Why is this? 'Because man goes to his long home.' These are things not seen as yet. It will not do any of you dear young fellows any harm if you put that telescope of the 12th of Ecclesiastes to your eye and take a good long look through its lens.

There is another thing 'not seen as yet' — that is DEATH. How few men meditate on their own death! 'All men think all men mortal, but themselves.' I was talking with a friend only this afternoon about the continual procession of funerals that goes past my house on a Sunday afternoon; and as we were talking I could not help saying to myself, 'I find it so difficult to realize that I may be looking on the very hearse which before long will carry me!'

Have you ever tried to look at your own death? It will do you no harm; so take up the word of God, and read, 'It is appointed unto men once to die.' Now you know no sickness and no pain. But put your eye to this telescope. Do you see that man lying there on that bed? Do you hear how labored his breathing is? Do you see what big drops of sweat stand upon his brow?

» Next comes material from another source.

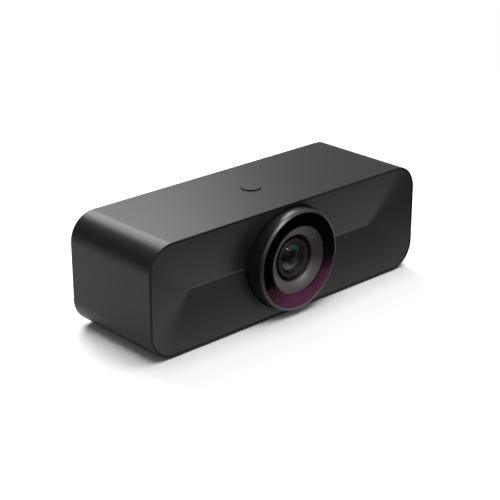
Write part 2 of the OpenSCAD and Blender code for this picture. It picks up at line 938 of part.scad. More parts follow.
module rear_cover() {
    face = cover_in - cover_t;
    color(graphite) difference() {
        slab(face, cover_in) outline(panel_edge_in);
        slab(face - over, cover_in + over) translate([port_x, port_z]) port_outline(port_clear);
        slab(face - over, cover_in + over)
            translate([lock_x, lock_z]) square([lock_w, lock_h], center = true);
        slab(face - over, cover_in + over)
            four_at(pillar_x, pillar_z) circle(r = screw_r + screw_clear);
        slab(face - over, face + rear_head_h)
            four_at(pillar_x, pillar_z) circle(r = rear_head_r + screw_clear);
    }
}

module rear_screws() {
    face = cover_in - cover_t;
    color(steel) for (side = [-1, 1], lift = [-1, 1])
        translate([side * pillar_x, 0, lift * pillar_z])
            screw_forward(face + rear_head_h, cover_t - rear_head_h + rear_screw_l - screw_clear,
                head_r = rear_head_r, head_h = rear_head_h);
}

// Steel plate behind the lock slot, which takes the lock's pull
module lock_bracket() {
    color(steel) slab(cover_in, cover_in + bracket_t) translate([lock_x, lock_z]) difference() {
        square([bracket_w, bracket_h], center = true);
        square([lock_w, lock_h], center = true);
    }
}

module tripod_insert() {
    color(brass) difference() {
        upright(0, 0, foot_h, foot_h + tripod_l, insert_r);
        upright(0, 0, foot_h - over, foot_h + tripod_l + over, tripod_r);
    }
}

module foot_pads() {
    color(black) for (side = [-1, 1], way = [-1, 1])
        upright(side * foot_x, button_y + way * foot_y, 0, foot_h + foot_sink, foot_r);
}

housing_sleeve();
front_panel();
lens_ring();
trim_ring();
window();
mask_ring();
lens_hood();
lens_barrel();
lens_retainer();
front_element();
element_spacer();
second_element();
aperture_stop();
middle_element();
rear_element();
lens_holder();
holder_screws();
ir_filter();
image_sensor();
sensor_board();
sensor_screws();
chassis();
panel_screws();
microphone_boards();
microphones();
microphone_gaskets();
microphone_cables();
main_board();
main_board_screws();
processor();
memory_chips();
thermal_pad();
heat_sink();
board_connectors();
sensor_cable();
usb_socket();
usb_tongue();
button_cap();
button_board();
button_screws();
switch_body();
switch_plunger();
switch_dome();
button_cable();
rear_cover();
rear_screws();
lock_bracket();
tripod_insert();
foot_pads();
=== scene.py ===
import json
import math

import bmesh
import bpy
from mathutils import Matrix, Vector

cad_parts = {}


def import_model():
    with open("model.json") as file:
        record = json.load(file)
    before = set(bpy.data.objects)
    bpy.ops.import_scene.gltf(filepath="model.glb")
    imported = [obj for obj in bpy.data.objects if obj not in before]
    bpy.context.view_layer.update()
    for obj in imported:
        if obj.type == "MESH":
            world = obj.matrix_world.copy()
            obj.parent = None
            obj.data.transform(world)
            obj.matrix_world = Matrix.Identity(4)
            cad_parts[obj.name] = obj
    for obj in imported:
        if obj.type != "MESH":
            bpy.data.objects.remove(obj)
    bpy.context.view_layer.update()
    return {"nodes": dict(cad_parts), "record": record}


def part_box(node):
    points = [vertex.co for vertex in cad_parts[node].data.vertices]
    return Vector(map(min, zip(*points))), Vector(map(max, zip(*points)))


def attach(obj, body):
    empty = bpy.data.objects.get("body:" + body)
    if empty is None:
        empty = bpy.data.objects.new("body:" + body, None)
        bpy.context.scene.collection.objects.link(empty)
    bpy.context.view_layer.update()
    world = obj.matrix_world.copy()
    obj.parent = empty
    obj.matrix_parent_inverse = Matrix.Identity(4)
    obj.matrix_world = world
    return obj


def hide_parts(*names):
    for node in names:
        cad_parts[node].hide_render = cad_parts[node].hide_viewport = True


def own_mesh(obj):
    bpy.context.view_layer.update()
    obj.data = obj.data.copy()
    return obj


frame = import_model()
SLOT_OF = {part["node"]: part["material_slot"] for part in frame["record"]["subparts"]}
BODY_OF = {node: body for body, nodes in frame["record"]["behaviour"]["bodies"].items() for node in nodes}

# Places that the frame gives, in metres
MM = 0.001
HOUSING_LOW, HOUSING_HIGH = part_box("housing_sleeve")
RIM_Y = HOUSING_LOW.y
BACK_Y = HOUSING_HIGH.y
BASE_Z = HOUSING_LOW.z
TOP_Z = HOUSING_HIGH.z
AXIS_Z = (BASE_Z + TOP_Z) / 2
HALF_W = HOUSING_HIGH.x
HALF_H = (TOP_Z - BASE_Z) / 2
COVER_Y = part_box("rear_cover")[0].y
BUTTON_LOW, BUTTON_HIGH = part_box("button_cap")
BUTTON_Y = (BUTTON_LOW.y + BUTTON_HIGH.y) / 2
SWITCH_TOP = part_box("button_board")[1].z
PAD_LOW, PAD_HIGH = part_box("foot_pads")

# Directions
LENS_AXIS = Vector((0, -1, 0))
UP = Vector((0, 0, 1))
ACROSS = Vector((1, 0, 0))
LENS_FOOT = Vector((0, RIM_Y, AXIS_Z))

# Room between pieces, reach of a cutting tool past its work, and tolerances
SLIP = 0.1 * MM
OVER = 1 * MM
NEAR = MM / 100
MERGE = MM / 1000
SHARP = math.radians(32)
FLAT = math.radians(0.5)

# Sides of round shapes
LENS_SIDES = 144
BUTTON_SIDES = 128
ROD_SIDES = 96
SCREW_SIDES = 48

# Housing
CORNER_R = 14.6 * MM
CORNER_STEPS = 40
WALL = 2.2 * MM
RIM = 0.9 * MM
FRONT_SEAT = 6.5 * MM
LIP_ROUND = 0.38 * MM
INSERT_HOLE_R = 5 * MM
INSERT_HOLE_DEEP = 8.5 * MM
INSERT_BOSS_R = 7.5 * MM
INSERT_BOSS_TALL = 9.7 * MM
POST_X = 10.5 * MM
POST_R = 2.4 * MM
POST_PILOT_DEEP = 5 * MM
PILOT_R = 1.1 * MM
PAD_R = 6 * MM
PADS = [(x, y) for x in (PAD_LOW.x + PAD_R, PAD_HIGH.x - PAD_R)
        for y in (PAD_LOW.y + PAD_R, PAD_HIGH.y - PAD_R)]

# Button
BUTTON_HOLE_R = 5.5 * MM
BUTTON_R = 5.2 * MM
BUTTON_STEM_R = 1.7 * MM
BUTTON_TALL = 3.85 * MM
BUTTON_SKIRT = 0.9 * MM

# Front panel
PANEL_IN = 1.2 * MM
PANEL_INNER_IN = 2.5 * MM
PANEL_RECESS = 0.3 * MM
PANEL_SKIN = 2.2 * MM
PANEL_LIP = 1.5 * MM
PANEL_BACK = -7.7 * MM
PANEL_BOSS_R = 3 * MM
PANEL_PILOT_DEEP = 2.6 * MM
PANEL_SCREWS = [(x, z) for x in (-74 * MM, 74 * MM) for z in (-14 * MM, 14 * MM)]
VALLEY_DEPTH = 5.5 * MM
VALLEY_W = 0.4 * MM
HIP_X = HALF_W - HALF_H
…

You take him by the hand, and he tries to speak to you — but he cannot. And there in the corner of the room you hear the suppressed sobbing of the wife as she folds her little child to her bosom. The dying man's breath gets heavier, and the doctor says, 'There is nothing more that I can do.' Do you know that man? Why, it is yourself, man! You are only looking through the telescope at one of the things not seen as yet.

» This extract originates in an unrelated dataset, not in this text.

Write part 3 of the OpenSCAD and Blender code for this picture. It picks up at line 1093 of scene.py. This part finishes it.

And does not that 3rd chapter of the 2nd Epistle of Peter show you another of the things not seen as yet? The day shall come when the Lord in power will come to JUDGE a guilty world, and the heavens shall be set ablaze. "But the day of the Lord will come like a thief. The heavens will disappear with a roar; the elements will be destroyed by fire, and the earth and everything in it will be laid bare!" You say, 'Well, I do not realize that.' No, nor did the men and women in the days of Noah. They thought that Noah was an old croaker; but then he had looked through his telescope and had seen what was coming.

My brethren, in all love I say that I should be less than a man, and utterly unworthy of a gathering like this, if I were not honest about this matter. Before God, I believe that there is a judgment coming upon a guilty world. If I did not believe it I would not preach it. I am as assured as if I had seen the heavens set ablaze that it will come to pass — the day of the perdition of ungodly men; and it is because I believe it that, like Noah, I want to warn you.

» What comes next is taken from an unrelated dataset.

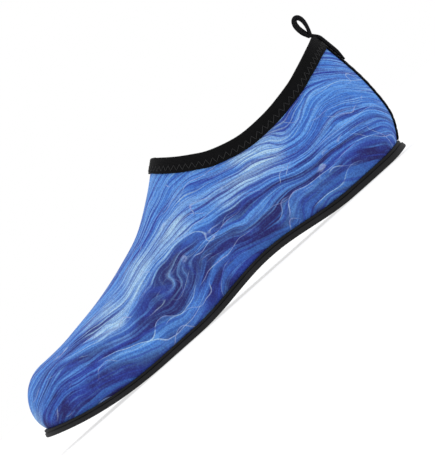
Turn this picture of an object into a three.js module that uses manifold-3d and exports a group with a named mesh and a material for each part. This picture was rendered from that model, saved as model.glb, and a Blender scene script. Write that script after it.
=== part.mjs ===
// A pull-on water shoe for the left foot, standing empty on its sole: a sock of stretch fabric on a
// moulded rubber sole, with a foam insole, an elastic binding round the collar, a tape down the back seam
// and a pull loop. Sizes are in millimetres. +X points to the toe, +Y to the outer side of the foot and
// +Z up. The origin is at the middle of the shoe's own box, on the floor.
import * as THREE from "three";
import { mergeVertices } from "three/addons/utils/BufferGeometryUtils.js";
import Module from "manifold-3d";

const wasm = await Module();
wasm.setup();

// The last, which is the inside form of the shoe with the upper's thickness on it
const lastLength = 252; // along the line where the upper stands on the sole
const ballWidth = 90; // the same line, across the ball of the foot
const instepHeight = 84; // ridge over the sole, at the front of the collar
const heelRound = 34; // length of the round end at the heel
const toeRound = 50; // length over which the outline closes at the toe
const toeRoundness = 2.3; // 2 is an ellipse, and more is squarer
const toeCap = 22; // length over which the top comes down at the toe
const bellyHeight = 14; // where the side walls bulge most, over the sole
const heelBulge = 10; // how far the back of the heel swings out behind the sole line
const heelBulgeLength = 60; // how far forward that bulge is felt
const toeBulge = 2.7; // how far the toe swings out in front of the sole line
const toeBulgeLength = 30;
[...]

Look through the telescope, man. Do you not see the rocks rending and the heavens melting? Can you not see the judgment of God being poured out?

Do you say, 'What must I do to be saved?' I will tell you. There is one respect in which you are not to do what Noah did. Noah had to prepare an ark. You have not to do that. Thank God, that is all done. The ark was prepared in the great navy yard of God's sovereign grace. It was prepared by a divine workman. He laid down the keel with many a sigh and many a groan, and he built up the ark of salvation at the cost of his own life. He never ceased until he was able to say, 'It is finished.' He has left the door wide open, and God says to each of you dear fellows tonight, 'Come into the ark.'

It would not have been any good for Noah to walk all round the ark. No, he must come in. Suppose that Noah had said, as some of you may be saying, 'Well, I will stand close by the door, with one foot on the ark and the other on the ground. I do not want to be pronounced on either side. I will wait until I see the deluge coming, and then I will just step in.' He would have found that he was too late. No, God told Noah that he was to enter the ark a whole week before the deluge came. If any of you are found standing just outside, you will be as much lost as if you were a hundred miles off. The word is, 'Come in.'

Ah, then God is inside. It is not, 'Go in.' God himself is in the ark, and he says, 'Come in unto me.' And what is faith? Faith is just taking God at his word, and stepping into the ark, Christ Jesus. As a poor guilty sinner — for that is what you are — you must accept God's plan of salvation. Do not hesitate or cavil or disbelieve.

Put the telescope to your eye once more. Turn it towards CALVARY. Now look through it. How near is the distant cross! Do you see, hanging on that tree, in agonies and blood, the Man, the God-Man? Gaze into those glassy eyes. Behold him marred and heart-broken. Look and look again. The sight ought to fill your eyes with tears, and make you say, 'Lord, did you bear all this for me? Did you die on Golgotha's cross for me? Are you my ark of safety? Then, Lord Jesus, as a sinner I come to you.'

Oh, do not go and lose your own souls, when you may be saved. Do not go out of this building and say, 'Well, I do not believe a word of it.' Do you want me to doubt my own eyes? I have looked through the telescope, and I have seen that which I have tried to tell you. I have seen a certain doom coming for the sinner. I have seen God's ark of salvation — a Christ who died and a Christ who lives.

I believe that I am in the ark, or I would not dare to speak to you. Dear readers, may God bring you also just where he has put me. Oh, it is a grand thing to be saved. Do not look upon me as if I were a 'professional'. Do not say, 'Oh, well, this is only a prepared part of his sermon.' I assure you that it is not. I write to you as a man among men — as one who may be preaching his last 'sermon to men'. I want to be able to say to my God in Heaven, 'Lord, if those dear fellows are lost at last, put not their blood down to my account.' It is all real. God is real; Heaven is real; Hell is real; Christ is real; sin is real; the impending doom is real. I have looked through the telescope for myself, and, being moved with holy fear, I have fled for refuge to the hope set before me, and God has received me. I want you to be saved.

Do not say that you are too old or too far gone to come to Jesus. Whatever the past — though you may have sent your mother down to a premature grave with a broken heart; though you may have dragged a fair name in the mud and mire — I tell you, as God lives, he is able and willing to save every one of you. If you will reject the offer of the gospel, then your doom lies at your own door. May God add his blessing to the testimony. God's doom on sin is coming! Fly to Christ! God save you for Jesus' sake!